The Quran says that only the One who sustains all things, the One who has the reins of all things in his hands, is the One that is source worthy of my trust and glorification. It asks me to accept this One as my sustainer and as the One who is glorified in all kinds of sustenance that I receive (physical, emotional, intellectual). In prostrating to this One, instead of knocking on the doors of apparent causes, I am nearest to finding the sustainer who I can securely trust for meeting all my needs eternally. Only such a one, the one whose knowledge and power and mercy are constantly at work, serving me and helping me meet my needs, is the one I want to be close to. My prostration to this One is my refusing to see other things as the source of the sustenance I need. It is this prostration – laying all my needs at the feet of the One who is the source of all sustenance – that brings me closest to meeting my needs.

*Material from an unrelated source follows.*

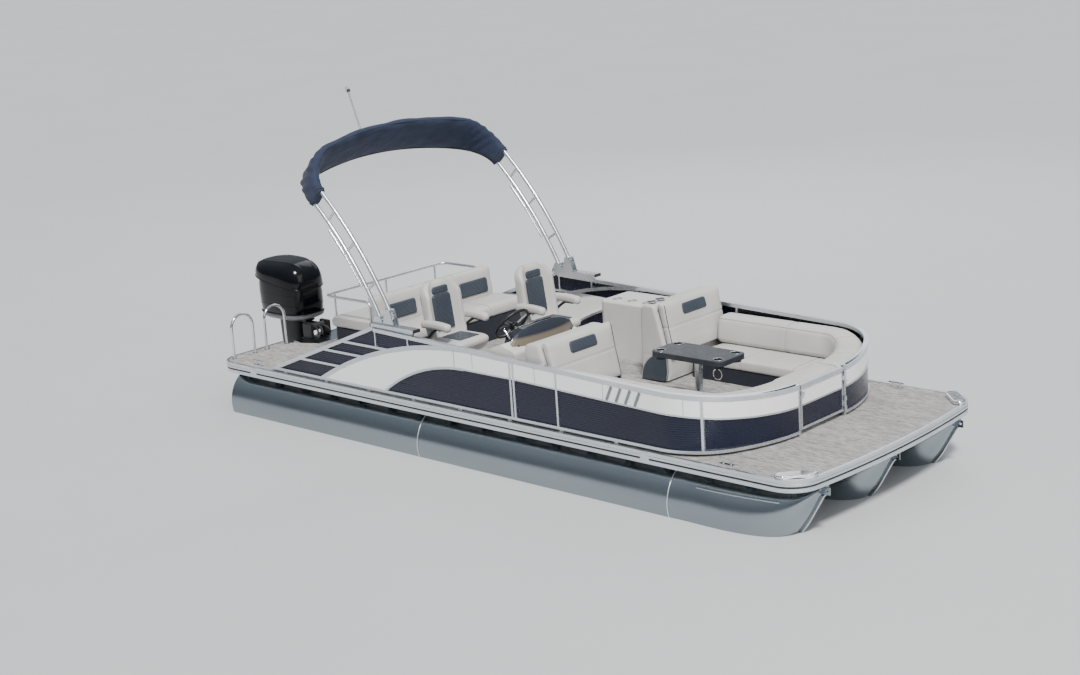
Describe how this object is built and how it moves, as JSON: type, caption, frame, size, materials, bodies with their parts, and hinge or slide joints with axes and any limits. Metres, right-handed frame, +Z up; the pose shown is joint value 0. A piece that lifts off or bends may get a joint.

So what am I being asked to do? I am being asked to think about what or who I trust to fulfill my needs as a dependent and needy being. Who gives me these needs? Who sustains them? Why is there this dialectic – the creation of a need and then a meeting of it? What do relations between needs and the meeting of those needs tell me? The Quran says they tell me about the One, the sustainer, I need to (and can) get close to so that I can feel secure that all my needs, given by him, shall be met. I can come to know and trust him as the sustainer who meets all my need. I should look around and see all the sustenance taking place in the world in all its spheres – physical, emotional, spiritual – as signs to, and glorifications of, the One who is performing all the acts of sustenance. In the bird finding a worm, in my desire for pleasure at finding beautiful things, in the acts of injustice finding the requisite resistance and indignation – all acts of “sustenance” are His acts and can tell me who He is. And if I see all things and read them in His name i.e. revealing His names, I would find him glorified, I would glorify him and trust him and would want to be close to him.
what do you trust for the needs you find in yourself and why?